Um estudo publicado pelo
PNUD [Programa das Nações
Unidas para o Desenvolvimento], "A Democracia na América
Latina", mostra que em 2002
43,6% da população dos países
do Mercosul se declarava democrata, contra 34,5% de não-democrata e 21,9% de ambivalente.
Vários equívocos
O quadro pode não ser ameaçador, mas o campo potencial
dos que aceitam abrir mão dos
valores democráticos em favor
de maiores oportunidades econômicas ou maior segurança é
expressivo e aponta para o risco
que corremos quando os fundamentos da República são atacados. Distantes dessas considerações, pululam equívocos
de muitos matizes.
O primeiro, cometido por alguns setores ligados a correntes mais radicais da esquerda, é
o de imaginar que uma hipotética justiça da causa dos movimentos sociais transforma a
afronta aos Poderes constituídos em ato de reparação de direitos. Ora, não há direitos que
pertençam apenas a grupos
particulares, sejam eles agentes
econômicos poderosos ou atores desprovidos de meios.
Uma justiça fora da Constituição não é justiça nenhuma,
mas simplesmente um ato de
força. A simpatia que possamos
ter pela causa da reforma agrária e pelos grupos que a defendem não muda o fato de que só
são justas as reivindicações que
puderem ser colocadas junto
com as outras demandas, que
compõem o complexo tecido
do interesse público.
Na ponta da classe política, a
crença da maioria dos partidos
de que a vitória nas eleições é
um valor absoluto a ser perseguido e que a "falta de memória
do povo brasileiro" fará esquecer os desmandos recentes tem
se revelado um engano.
Talvez a memória dos brasileiros não se manifeste diretamente votando ou deixando de
votar em certos candidatos,
mas aparece de forma mais radical no momento em que se
deixa de confiar nas instituições democráticas. Ao nos refugiarmos num cinismo ingênuo,
acabamos nos esquecendo de
que a adesão ao imaginário republicano e aos valores democráticos é tão importante para
preservar a liberdade quanto a
participação em eleições.
A crise das instituições centrais da democracia brasileira
pode nos colocar diante do cenário perigoso de um conflito
não mediado de interesses, que
acabará por erigir a violência
em linguagem das disputas entre grupos divergentes.
Arena de combates
Até agora nossas instituições
resistiram aos abalos, mas as
rachaduras do edifício não podem ser ignoradas.
A democracia é um regime
agonístico e vive da disputa entre seus cidadãos.
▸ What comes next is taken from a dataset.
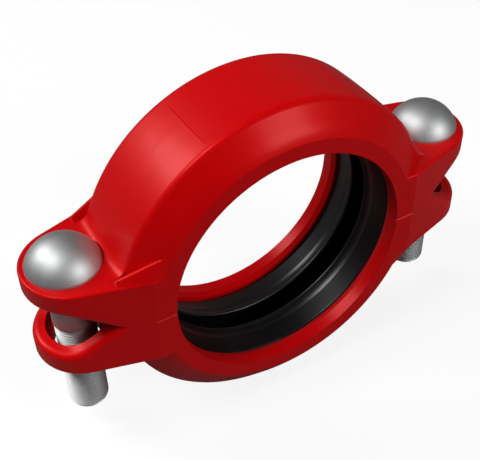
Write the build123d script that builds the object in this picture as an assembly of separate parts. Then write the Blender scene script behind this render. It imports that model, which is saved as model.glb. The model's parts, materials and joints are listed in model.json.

Mas, por isso
mesmo, não pode ter suas instituições e símbolos dilapidados
nem colocar em questão a idéia
de que as lutas políticas devem
ocorrer dentro dos limites assinalados pela lei.
Se não pudermos recorrer a
regras do direito e a referências
éticas, quando defendemos
nossos interesses particulares
-mesmo legítimos-, vamos
transformar o espaço público
numa simples arena de combate entre interesses privados
opostos. Nesse território caótico, erigido pela destruição das
instituições republicanas, a
história nos mostra que gravitam os governos autoritários e
os regimes corrompidos.
NEWTON BIGNOTTO é professor de filosofia
política na Universidade Federal de Minas Gerais e autor de "Maquiavel Republicano".